[Exercise]
What is wanted is an exact restatement of the lines from the one with "Turn this picture" through the one with "import Sketcher", both included, and of no other lines.

[Exercise data]
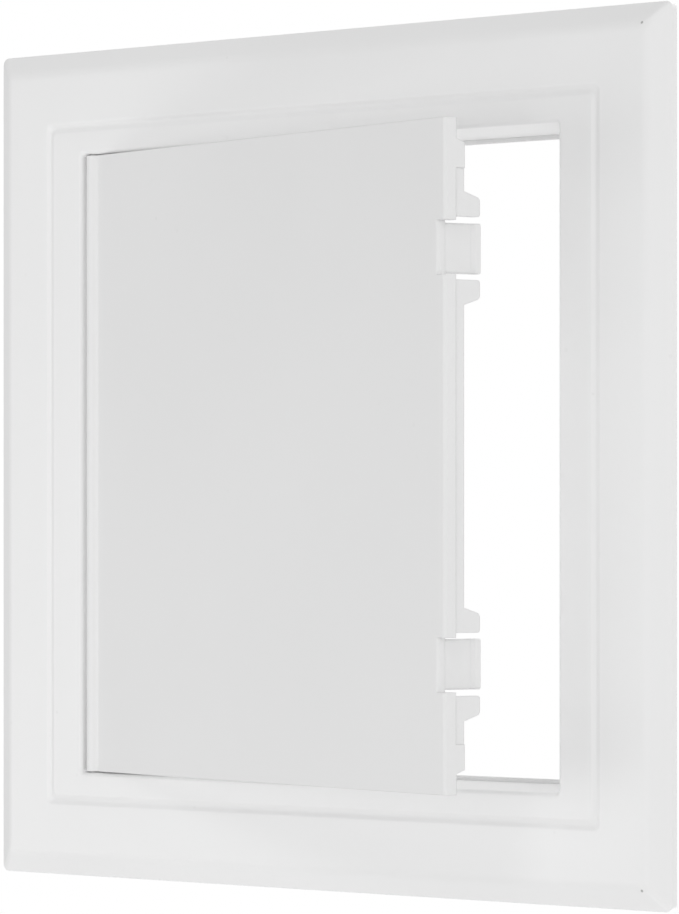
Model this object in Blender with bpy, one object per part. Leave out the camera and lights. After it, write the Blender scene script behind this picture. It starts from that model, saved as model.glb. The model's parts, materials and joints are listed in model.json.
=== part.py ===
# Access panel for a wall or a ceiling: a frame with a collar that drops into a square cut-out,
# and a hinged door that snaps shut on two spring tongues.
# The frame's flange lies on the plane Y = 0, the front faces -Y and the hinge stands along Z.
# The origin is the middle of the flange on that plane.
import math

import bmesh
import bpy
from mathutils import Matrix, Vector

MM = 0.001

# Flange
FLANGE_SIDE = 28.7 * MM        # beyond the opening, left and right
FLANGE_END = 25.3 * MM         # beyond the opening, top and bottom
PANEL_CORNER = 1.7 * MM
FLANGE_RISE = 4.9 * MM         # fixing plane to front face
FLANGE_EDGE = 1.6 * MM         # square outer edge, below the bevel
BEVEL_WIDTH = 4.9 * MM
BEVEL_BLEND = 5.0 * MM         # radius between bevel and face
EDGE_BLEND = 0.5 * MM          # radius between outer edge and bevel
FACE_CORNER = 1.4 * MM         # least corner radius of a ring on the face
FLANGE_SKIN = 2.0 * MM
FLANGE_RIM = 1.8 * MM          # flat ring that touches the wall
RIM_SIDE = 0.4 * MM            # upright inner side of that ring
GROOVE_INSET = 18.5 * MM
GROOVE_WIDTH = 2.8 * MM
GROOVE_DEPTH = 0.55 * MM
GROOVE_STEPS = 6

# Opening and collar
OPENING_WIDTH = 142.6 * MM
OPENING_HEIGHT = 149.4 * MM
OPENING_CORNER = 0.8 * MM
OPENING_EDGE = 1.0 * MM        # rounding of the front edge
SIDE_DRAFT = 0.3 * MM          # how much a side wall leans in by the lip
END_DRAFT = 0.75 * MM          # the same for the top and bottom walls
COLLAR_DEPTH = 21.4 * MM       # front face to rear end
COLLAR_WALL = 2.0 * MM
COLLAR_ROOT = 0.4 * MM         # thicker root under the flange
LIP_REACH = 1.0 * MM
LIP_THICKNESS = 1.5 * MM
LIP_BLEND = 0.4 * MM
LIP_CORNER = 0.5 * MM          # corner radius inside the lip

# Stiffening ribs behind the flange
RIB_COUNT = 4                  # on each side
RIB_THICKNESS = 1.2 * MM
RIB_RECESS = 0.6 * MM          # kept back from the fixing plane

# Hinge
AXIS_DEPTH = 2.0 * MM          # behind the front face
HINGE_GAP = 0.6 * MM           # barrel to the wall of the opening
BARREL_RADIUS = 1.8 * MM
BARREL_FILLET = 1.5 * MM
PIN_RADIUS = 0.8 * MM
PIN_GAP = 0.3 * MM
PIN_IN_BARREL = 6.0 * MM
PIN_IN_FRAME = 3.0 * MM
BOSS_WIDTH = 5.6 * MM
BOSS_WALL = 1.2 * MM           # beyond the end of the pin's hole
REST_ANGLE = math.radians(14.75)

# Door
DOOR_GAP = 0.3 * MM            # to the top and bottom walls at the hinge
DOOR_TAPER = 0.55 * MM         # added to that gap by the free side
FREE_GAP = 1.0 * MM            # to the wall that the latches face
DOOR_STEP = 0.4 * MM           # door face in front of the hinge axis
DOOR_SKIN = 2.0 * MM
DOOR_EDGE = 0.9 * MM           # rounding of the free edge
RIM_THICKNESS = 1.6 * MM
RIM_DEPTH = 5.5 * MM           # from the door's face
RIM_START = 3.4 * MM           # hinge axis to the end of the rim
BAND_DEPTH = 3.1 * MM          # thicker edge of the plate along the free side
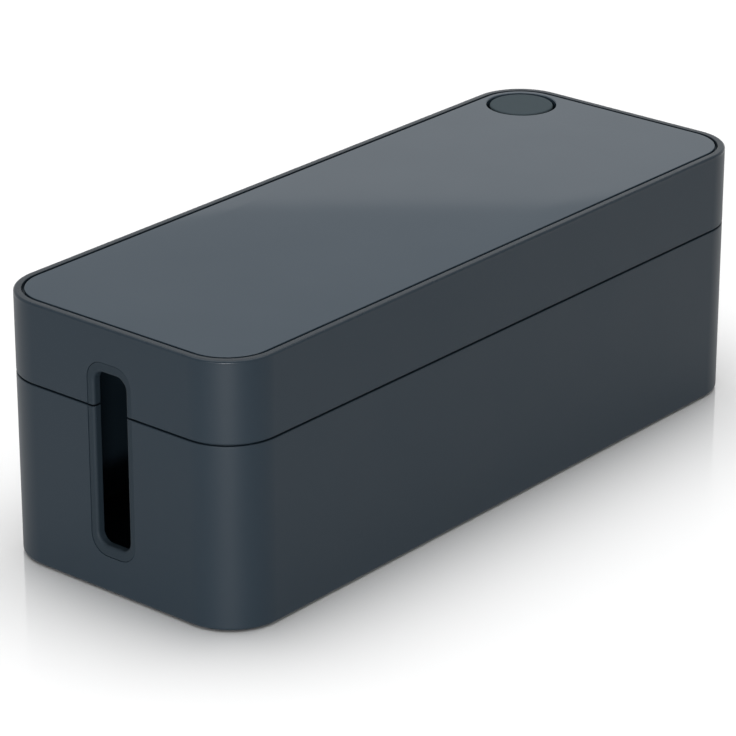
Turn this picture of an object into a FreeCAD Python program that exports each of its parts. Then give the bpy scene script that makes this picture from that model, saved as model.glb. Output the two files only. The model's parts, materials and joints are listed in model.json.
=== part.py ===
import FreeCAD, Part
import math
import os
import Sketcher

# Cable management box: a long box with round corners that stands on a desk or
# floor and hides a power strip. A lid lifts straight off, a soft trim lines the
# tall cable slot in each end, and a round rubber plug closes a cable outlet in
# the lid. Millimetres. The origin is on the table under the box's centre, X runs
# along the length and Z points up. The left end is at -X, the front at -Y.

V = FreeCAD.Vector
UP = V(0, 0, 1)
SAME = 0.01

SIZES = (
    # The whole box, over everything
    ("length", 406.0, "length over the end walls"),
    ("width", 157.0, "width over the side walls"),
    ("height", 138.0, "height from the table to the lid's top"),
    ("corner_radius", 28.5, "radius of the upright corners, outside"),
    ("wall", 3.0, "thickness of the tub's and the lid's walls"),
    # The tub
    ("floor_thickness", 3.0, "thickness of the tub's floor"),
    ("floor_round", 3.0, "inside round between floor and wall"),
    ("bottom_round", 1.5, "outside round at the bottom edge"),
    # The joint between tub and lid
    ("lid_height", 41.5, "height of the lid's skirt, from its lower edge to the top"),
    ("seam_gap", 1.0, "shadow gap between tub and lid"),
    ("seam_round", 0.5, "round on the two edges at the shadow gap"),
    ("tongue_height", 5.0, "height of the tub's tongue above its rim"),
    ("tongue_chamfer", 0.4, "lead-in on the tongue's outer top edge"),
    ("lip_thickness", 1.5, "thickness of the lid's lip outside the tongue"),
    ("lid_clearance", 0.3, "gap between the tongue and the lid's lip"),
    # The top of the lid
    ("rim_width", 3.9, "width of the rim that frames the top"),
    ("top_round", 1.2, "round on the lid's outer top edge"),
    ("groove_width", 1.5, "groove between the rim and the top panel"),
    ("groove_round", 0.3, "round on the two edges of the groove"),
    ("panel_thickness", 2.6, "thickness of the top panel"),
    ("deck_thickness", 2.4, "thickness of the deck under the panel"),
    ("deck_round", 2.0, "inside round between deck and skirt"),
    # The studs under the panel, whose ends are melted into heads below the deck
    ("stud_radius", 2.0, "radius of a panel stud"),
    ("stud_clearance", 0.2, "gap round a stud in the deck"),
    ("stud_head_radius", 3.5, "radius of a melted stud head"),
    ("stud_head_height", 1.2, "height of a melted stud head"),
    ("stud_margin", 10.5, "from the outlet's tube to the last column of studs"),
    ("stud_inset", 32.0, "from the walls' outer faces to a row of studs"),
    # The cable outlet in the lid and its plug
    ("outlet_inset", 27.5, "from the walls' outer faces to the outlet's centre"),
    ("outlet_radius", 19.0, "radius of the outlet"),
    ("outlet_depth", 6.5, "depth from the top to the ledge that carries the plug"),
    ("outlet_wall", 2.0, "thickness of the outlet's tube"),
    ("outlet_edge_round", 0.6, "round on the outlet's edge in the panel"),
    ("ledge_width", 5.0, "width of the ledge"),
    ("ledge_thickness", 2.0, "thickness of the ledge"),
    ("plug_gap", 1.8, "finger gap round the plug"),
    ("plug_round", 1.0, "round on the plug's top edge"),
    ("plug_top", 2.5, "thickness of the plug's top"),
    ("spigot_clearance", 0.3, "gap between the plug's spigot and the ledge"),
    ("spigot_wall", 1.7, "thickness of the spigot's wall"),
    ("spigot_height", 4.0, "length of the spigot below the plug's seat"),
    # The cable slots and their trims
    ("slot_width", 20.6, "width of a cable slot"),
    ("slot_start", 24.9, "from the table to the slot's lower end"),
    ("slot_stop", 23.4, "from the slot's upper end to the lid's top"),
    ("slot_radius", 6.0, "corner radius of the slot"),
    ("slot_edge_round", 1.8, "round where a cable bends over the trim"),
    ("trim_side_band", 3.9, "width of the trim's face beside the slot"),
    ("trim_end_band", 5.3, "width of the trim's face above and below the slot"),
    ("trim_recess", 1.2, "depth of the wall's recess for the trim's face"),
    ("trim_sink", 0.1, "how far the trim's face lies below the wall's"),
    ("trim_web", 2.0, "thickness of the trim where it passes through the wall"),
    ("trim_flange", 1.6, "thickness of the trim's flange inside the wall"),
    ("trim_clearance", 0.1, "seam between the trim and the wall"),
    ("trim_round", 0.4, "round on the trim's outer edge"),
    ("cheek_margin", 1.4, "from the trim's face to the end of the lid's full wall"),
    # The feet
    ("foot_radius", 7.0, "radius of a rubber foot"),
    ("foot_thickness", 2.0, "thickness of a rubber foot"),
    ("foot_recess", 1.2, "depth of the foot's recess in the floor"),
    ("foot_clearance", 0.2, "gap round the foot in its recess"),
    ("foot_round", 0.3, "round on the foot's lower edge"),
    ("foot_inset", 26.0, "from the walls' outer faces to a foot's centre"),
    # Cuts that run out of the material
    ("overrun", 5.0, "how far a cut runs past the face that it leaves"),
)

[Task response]
Turn this picture of an object into a FreeCAD Python program that exports each of its parts. Then give the bpy scene script that makes this picture from that model, saved as model.glb. Output the two files only. The model's parts, materials and joints are listed in model.json.
=== part.py ===
import FreeCAD, Part
import math
import os
import Sketcher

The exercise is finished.